Essere “professionisti” è un Ordine. Essere uomini e giornalisti è un’altra cosa

Ho visto giornalisti che in tutti questi anni hanno creduto davvero di fare i giornalisti. Che non hanno mosso un dito contro l’esclusione di alcuni colleghi alle conferenze stampa e agli incontri “istituzionali” all’Histò del Mar Piccolo organizzati da un’azienda chiamata Ilva. Ho visto quegli stessi giornalisti non fare mai una domanda scomoda in tali circostanze. Ho visto quegli stessi giornalisti partecipare boriosi e contenti a quegli incontri istituzionali. Ho visto giornali e televisioni locali prendere soldi a palate, centinaia di migliaia di euro da un’azienda chiamata Ilva. Ho visto la pubblicazione e la messa in onda di pubblicità di un’azienda chiamata Ilva. Ho visto giornalisti mandati ad hoc a fare domande scomode per ricordare al potente Emilio che era arrivato il momento di pagare il servizio offerto camuffando, anni dopo, quel momento come un’azione ed un esempio di libera stampa da seguire.

Questo ho visto in superficie, ma era chiaro che dietro ci fosse ben altro. E infatti poi ho letto soltanto alcune delle intercettazioni che riguardavano quegli stessi giornalisti, quegli stessi giornali, quelle stesse televisioni, che tramavano arroganti e presuntuosi contro la città.

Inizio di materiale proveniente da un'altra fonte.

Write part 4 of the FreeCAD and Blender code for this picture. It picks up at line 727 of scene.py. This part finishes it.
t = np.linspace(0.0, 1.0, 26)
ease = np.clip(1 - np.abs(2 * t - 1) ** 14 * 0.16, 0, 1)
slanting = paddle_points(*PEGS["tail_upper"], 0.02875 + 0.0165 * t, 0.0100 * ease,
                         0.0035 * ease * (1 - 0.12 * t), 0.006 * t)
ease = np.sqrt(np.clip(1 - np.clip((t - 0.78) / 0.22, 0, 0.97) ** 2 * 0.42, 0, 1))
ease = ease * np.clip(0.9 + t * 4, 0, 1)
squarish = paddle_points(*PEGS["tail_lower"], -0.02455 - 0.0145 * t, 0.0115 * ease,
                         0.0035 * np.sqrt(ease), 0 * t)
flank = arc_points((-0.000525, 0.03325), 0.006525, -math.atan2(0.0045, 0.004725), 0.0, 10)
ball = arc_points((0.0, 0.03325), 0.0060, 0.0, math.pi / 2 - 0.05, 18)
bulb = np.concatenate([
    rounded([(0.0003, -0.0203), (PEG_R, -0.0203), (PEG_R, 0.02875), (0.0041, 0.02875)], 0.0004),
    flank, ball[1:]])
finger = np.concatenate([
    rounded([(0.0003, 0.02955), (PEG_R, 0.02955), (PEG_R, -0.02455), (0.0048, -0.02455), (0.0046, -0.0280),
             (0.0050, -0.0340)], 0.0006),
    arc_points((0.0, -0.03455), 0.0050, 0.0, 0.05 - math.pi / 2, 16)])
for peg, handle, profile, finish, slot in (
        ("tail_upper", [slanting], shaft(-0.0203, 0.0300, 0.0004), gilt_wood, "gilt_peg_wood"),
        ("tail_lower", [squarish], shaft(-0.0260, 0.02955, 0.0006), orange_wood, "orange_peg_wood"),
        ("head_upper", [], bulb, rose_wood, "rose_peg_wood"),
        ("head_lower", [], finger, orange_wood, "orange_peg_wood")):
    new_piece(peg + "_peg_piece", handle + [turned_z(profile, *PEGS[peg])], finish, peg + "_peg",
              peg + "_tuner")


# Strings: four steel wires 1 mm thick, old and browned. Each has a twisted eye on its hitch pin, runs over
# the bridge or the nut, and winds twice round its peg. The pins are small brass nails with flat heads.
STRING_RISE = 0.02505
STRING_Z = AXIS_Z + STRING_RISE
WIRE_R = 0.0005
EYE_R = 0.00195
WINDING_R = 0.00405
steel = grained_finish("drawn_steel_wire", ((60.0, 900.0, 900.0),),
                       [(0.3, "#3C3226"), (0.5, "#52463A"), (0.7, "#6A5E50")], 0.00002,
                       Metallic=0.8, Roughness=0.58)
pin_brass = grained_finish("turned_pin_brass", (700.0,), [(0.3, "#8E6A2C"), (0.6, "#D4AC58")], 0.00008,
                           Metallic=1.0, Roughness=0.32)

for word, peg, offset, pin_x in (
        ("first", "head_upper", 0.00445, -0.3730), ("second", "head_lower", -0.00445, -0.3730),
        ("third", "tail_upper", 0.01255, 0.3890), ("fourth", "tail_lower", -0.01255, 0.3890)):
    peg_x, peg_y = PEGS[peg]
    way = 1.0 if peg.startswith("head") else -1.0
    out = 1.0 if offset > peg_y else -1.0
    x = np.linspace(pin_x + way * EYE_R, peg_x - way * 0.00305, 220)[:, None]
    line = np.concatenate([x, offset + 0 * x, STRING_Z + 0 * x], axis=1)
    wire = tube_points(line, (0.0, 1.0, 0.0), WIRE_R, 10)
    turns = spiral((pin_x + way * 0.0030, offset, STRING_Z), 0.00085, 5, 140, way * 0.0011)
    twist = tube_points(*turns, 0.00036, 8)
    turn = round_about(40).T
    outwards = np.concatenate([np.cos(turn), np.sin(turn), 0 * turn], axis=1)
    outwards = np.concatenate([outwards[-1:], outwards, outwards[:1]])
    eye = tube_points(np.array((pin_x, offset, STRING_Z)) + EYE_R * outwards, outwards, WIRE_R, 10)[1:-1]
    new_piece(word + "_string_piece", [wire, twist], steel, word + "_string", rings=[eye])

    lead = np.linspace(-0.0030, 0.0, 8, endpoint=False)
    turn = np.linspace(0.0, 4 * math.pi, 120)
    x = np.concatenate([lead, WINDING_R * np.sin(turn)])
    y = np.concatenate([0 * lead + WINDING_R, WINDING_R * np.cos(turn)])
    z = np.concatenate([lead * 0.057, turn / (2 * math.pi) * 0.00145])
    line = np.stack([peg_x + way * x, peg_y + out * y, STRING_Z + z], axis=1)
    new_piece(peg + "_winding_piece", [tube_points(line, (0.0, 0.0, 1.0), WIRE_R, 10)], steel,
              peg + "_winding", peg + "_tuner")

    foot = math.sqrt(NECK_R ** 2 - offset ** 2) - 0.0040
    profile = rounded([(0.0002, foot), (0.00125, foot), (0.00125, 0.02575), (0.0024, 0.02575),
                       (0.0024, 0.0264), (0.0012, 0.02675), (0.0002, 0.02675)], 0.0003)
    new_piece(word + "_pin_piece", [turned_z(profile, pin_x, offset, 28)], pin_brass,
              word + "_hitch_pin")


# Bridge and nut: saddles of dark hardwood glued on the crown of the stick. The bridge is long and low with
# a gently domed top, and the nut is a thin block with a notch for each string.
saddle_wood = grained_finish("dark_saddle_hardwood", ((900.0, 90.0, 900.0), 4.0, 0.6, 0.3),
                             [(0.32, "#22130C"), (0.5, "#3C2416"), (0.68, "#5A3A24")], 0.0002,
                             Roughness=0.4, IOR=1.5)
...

Che per telefono e via mail facevano i gradassi credendosi i padroni di Taranto. Li ho sentiti e visti con i miei occhi affossare per sempre questo mestiere. Ho visto quegli stessi giornalisti fare di tutto per tappare la bocca ai pochi colleghi che provavano a fare questo mestiere nell’unico modo in cui andrebbe fatto.  Poi, improvvisamente, in una notte calda di luglio, “tutto è cambiato”. Ma solo in apparenza. Perché in questa città alla fin fine quasi tutti fanno finta di lottare per cambiare le cose, operando in modo tale che nulla cambi mai per davvero.

Ho visto quegli stessi giornalisti trasformarsi improvvisamente in paladini della giustizia. In accaniti difensori dell’ambiente e della salute dei cittadini. Ho visto quegli stessi giornalisti attaccare furibondamente un’azienda di nome Ilva che sino al giorno prima avevano difeso con il loro silenzio connivente. E ben pagato. Ho visto quegli stessi giornalisti mettere alla berlina politici, sindacalisti, dirigenti Ilva, sino alle più alte cariche di quell’azienda, accusandoli di crimini terribili, scopiazzando di qua e di là quanto riportato nelle ordinanze giudiziarie. Li ho visti riportare fedelmente soltanto alcune delle migliaia di intercettazioni. Stranamente, non hanno mai riportato quelle riguardanti i loro colleghi. Ed hanno fatto sparire con l’aiuto di tanti, quelle che riguardavano loro stessi o i loro capi.

Ho visto giornalisti accorgersi improvvisamente dei danni ambientali e sanitari di Taranto. Li ho visti indignarsi, protestare, sbraitare. Ho visto giornalisti schierarsi ad occhi chiusi dalla parte delle associazioni ambientaliste locali. E quelle stesse associazioni ambientaliste affidarsi totalmente a quegli stessi giornalisti che per anni li avevano ignorati, soltanto per avere una prima pagina in più o una poltrona da occupare nelle tv. Ho visto ambientalisti scrivere libri scandalosamente di parte nei quali volutamente non hanno citato chi negli anni non apparteneva a quel sistema, soltanto per dimostrare che loro e loro soltanto sono i “duri e puri” e i “giusti” di questa città.

Ho visto quegli stessi giornalisti diventare improvvisamente scrittori. Ho visto, in appena due anni e mezzo, pubblicare decine di libri su Taranto e un’azienda chiamata Ilva. Quegli stessi giornalisti che per anni sono stati in silenzio sono diventati i principali narratori di ciò che avevano guardato per anni da sornioni spettatori. Ho visto giornalisti tarantini migrati altrove ricordarsi improvvisamente della loro città d’origine, diventare moralizzatori di un’intera comunità accusata di non aver voluto vedere, sentire, capire. Quando loro, per primi, proprio per salvare il loro posto al sole nei giornali nazionali e nelle case editrici che contano, si son ben guardati dallo scrivere quando bisognava farlo. E ho visto questa città accorrere ancora una volta verso questi nuovi messia, che potevano illuminarci e salvarci dalla nostra perenne ignoranza e superficialità illuminandoci con la loro grande cultura e il loro sapere. Che avrebbero spiegato a noi che l’abbiamo vissuto sulla nostra pelle ciò da cui loro sono fuggiti.